Autour de nos arbres fruitiers, nous étalâmes 5 centimètres de compost sur tout l'espace couvert par les branches ; nous recouvrîmes ce compost de paille et disposâmes des pierres sur tout le dessus de la paille, en laissant un espace vide d'une dizaine de centimètres tout autour du tronc. Nous nous servîmes de grosses pierres, se touchant bien, de manière à empêcher la croissance des mauvaises herbes qui pourraient se nourrir aux dépens des arbres.

L'année suivante, les arbres étaient d'une extraordinaire vigueur et, soit dit en passant, n'avaient aucunement souffert des ravages dus aux chenilles arpenteuses, quoiqu'ils n'eussent pas été traités.

Bien sûr, il n'y a pas de miracle dans les pierres, malgré les résultats miraculeux qu'elles semblent donner au jardin et au verger. Ramassez une grosse pierre dans un buisson ou dans un champ, et il y a de grandes chances que vous trouviez des vers de terre dans le sol au-dessous, et il y a des chances que la terre y reste humide, même dans une période de sécheresse.

Les vers sont sans doute aussi attirés par la chaleur émise par la pierre, et tout ce qui attire les vers est bon pour le jardin, car il est prouvé que les vers sont les plus grands constructeurs naturels du sol.

En même temps, la pierre protège le sol du soleil et du vent, qui tous deux accroissent l'évaporation et dessèchent la terre.

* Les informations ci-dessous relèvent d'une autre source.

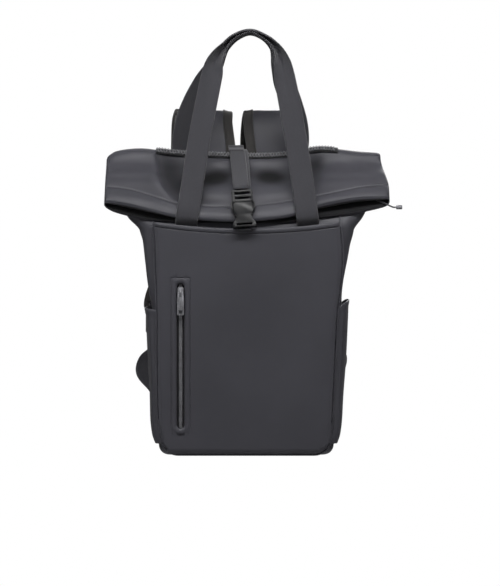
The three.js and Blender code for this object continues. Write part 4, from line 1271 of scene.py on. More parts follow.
def flap_relief(x, z, along, layer):
    """How far the flap's cloth stands off its plain shape: the table of soft folds, the wing's
    crease with its one sharp side, the hem's groove and its rolled edge."""
    folds = dents(x, z, FLAP_FOLDS)
    deep, past, step = crease_depth(x, z)
    folds += step + 0.35 * deep * np.exp(-((past / 5.0) ** 2))
    lying = smoothstep(along, 0.27, 0.36)
    edge = MOUTH + FLAP_DROP * read(FLAP, "outer", x / FLAP_HALF)
    over = z - edge
    hem = read(HEMS, "high", x / FLAP_HALF)
    groove = -HEM_GROOVE * np.exp(-(((over - hem) / 1.2) ** 2))
    turned = HEM_STEP * (1 - smoothstep(over, hem - 1.2, hem + 0.2))
    roll = HEM_SWELL * np.sin(np.pi * np.clip(over / hem, 0, 1)) ** 1.5
    tuck = -HEM_TUCK * (1 - smoothstep(over, 0, 4.5)) ** 2
    outer = smoothstep(layer, 0.2, 1.0)
    followed = np.maximum(outer, LOWER_SHARE * (folds < 0))
    return lying * (followed * folds + outer * (groove + turned + roll + tuck))


def roll_top_rings(along, inset):
    """Rings of the flat tube at the given shares of the way along it, and how deep each point
    lies in a fold, which paints shade into the cloth's colour."""
    right = RIGHT_TUCK + (1 - RIGHT_TUCK) * smoothstep(along, BEND, 0.8)
    ones = np.ones_like(along)
    flat = section(
        {"left": FLAP_HALF * ones, "right": FLAP_HALF * right, "front": -DUCT_HALF * ones,
         "back": DUCT_HALF * ones, "corner": DUCT_HALF * ones},
        inset, face=150, corner=5, side=2,
    )
    x, layer = flat[..., 0], flat[..., 1] / DUCT_HALF
    across = np.clip(x / FLAP_HALF, -1, 1)
    way = along[:, None] + 0 * x
    z = flap_point(across, way, layer)[1]
    stand = flap_relief(x, z, way, np.clip(layer / (1 - inset / DUCT_HALF), -1, 1))
    # Painted shade: the depth of the outer face's folds, kept off the lower skin and the fold,
    # makes the cloth's colour deeper.
    deep = np.clip(flap_shade_depth(x, z), -1, 1) * smoothstep(layer, -0.2, 0.4) * smoothstep(
        way, 0.2, 0.34)
    y, z = flap_point(across, way, layer, stand)
    return np.stack([x, y, z], -1), deep


def roll_top():
    """The folded top: rings of a flat tube along the outer skin from the rim over the fold to the
    mouth, and back along the inner skin, which is painted with the deepest hollows' shade:
    partly the darker uncoated back of the cloth and partly painted shadow inside the mouth."""
    hem_rows = np.linspace(0.76, 1, 34)
    outer = np.concatenate([np.linspace(0, BEND, 26)[:-1], np.linspace(BEND, 0.76, 34)[:-1],
                            hem_rows])
    inner = np.concatenate([np.linspace(1, 0.7, 16)[:-1], np.linspace(0.7, 0, 24)])
    rings, deep = roll_top_rings(outer, 0)
    inside = roll_top_rings(inner, CLOTH)[0]
    rings = np.concatenate([rings, inside])
    # Painted shade: the inner skin gets the deepest hollows' value, so the inside of the mouth is
    # coloured as if in shadow.
    deep = np.concatenate([deep, np.full(inside.shape[:2], -1.0)])
    skin = tube(rings, closed=True)
    obj = dressed("roll_top_cloth", skin, "coated", deep)
    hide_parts("roll_top")
    return obj


def hem_stitching():
    """The thread along the hem over the mouth, a row that follows the hem's groove."""
    x = np.linspace(-FLAP_HALF + 4, FLAP_HALF - 5, 300)
    across = x / FLAP_HALF
    top = fold_centre(across) + (FOLD_RADIUS + DUCT_HALF) * math.sin(BEND_ANGLE)
    edge = MOUTH + FLAP_DROP * read(FLAP, "outer", across)
    share = (edge + read(HEMS, "high", across) - top) / (edge - top)
    along = BEND + (1 - BEND) * share
    z = flap_point(across, along, 1.0)[1]
    y, z = flap_point(across, along, 1.0, flap_relief(x, z, along, 1.0 + 0 * x))
    at = np.stack([x, y, z], -1)
    return stitches("hem_stitching", [(at, (0, -1, 0.3))])


# Front pocket


# Soft swells and hollows of the front panel
PANEL_FOLDS = table(
    "x z wide high turn height",
    (40, 262, 70, 44, 12, 1.3),
    (-70, 290, 26, 22, 40, -0.7),
    (-20, 120, 80, 70, 0, -0.9),
    (96, 250, 18, 50, -6, -0.7),
    (60, 60, 50, 34, 10, 0.7),
    (112, 150, 12, 70, -3, 0.6),
)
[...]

L'utilité des pierres, qui absorbent la chaleur du soleil pendant le jour et la restituent pendant la nuit, est démontrée par la manière dont elles conditionnent le milieu environnant. Quiconque s'est assis sur une grosse pierre dans la fraîcheur du soir après une journée de chaud soleil pourra témoigner de ce rayonnement nocturne de chaleur émis par la pierre. Ce phénomène a sauvé mainte plantation des effets désastreux de gelées tardives ou précoces.

En outre, celui qui stone-mulche son jardin rend service à son dos aussi bien qu'à ses plantations, car, ce faisant, il s'évite les travaux de culture et de désherbage qui seraient nécessaires autrement. De plus, on peut marcher après la pluie dans un jardin stone-mulché sans tasser le sol et sans se salir de boue.

Chez nous, le stone-mulching est devenu une règle impérative du jardinage. Peut-être voudrez-vous l'essayer vous-même ?

D'après Alden STAHR,

de The American Home.
Traduit par H.-J. RUYSSEN.

(1) Le mot anglais mulching désigne l'opération qui consiste à étaler sur le sol une couche de fumier, de compost, de paille pourrie ou de feuilles sèches, soit pour enrichir la terre, soit pour protéger les racines des arbres des effets da la chaleur ou de la gelée.

Le stone-mulching consiste à pratiquer cette opération arec des pierres (stones). Nous avons gardé ce vocable faute d'un terme français équivalent. Nous proposons, de même, le verbe mulcher ou stone-mulcher.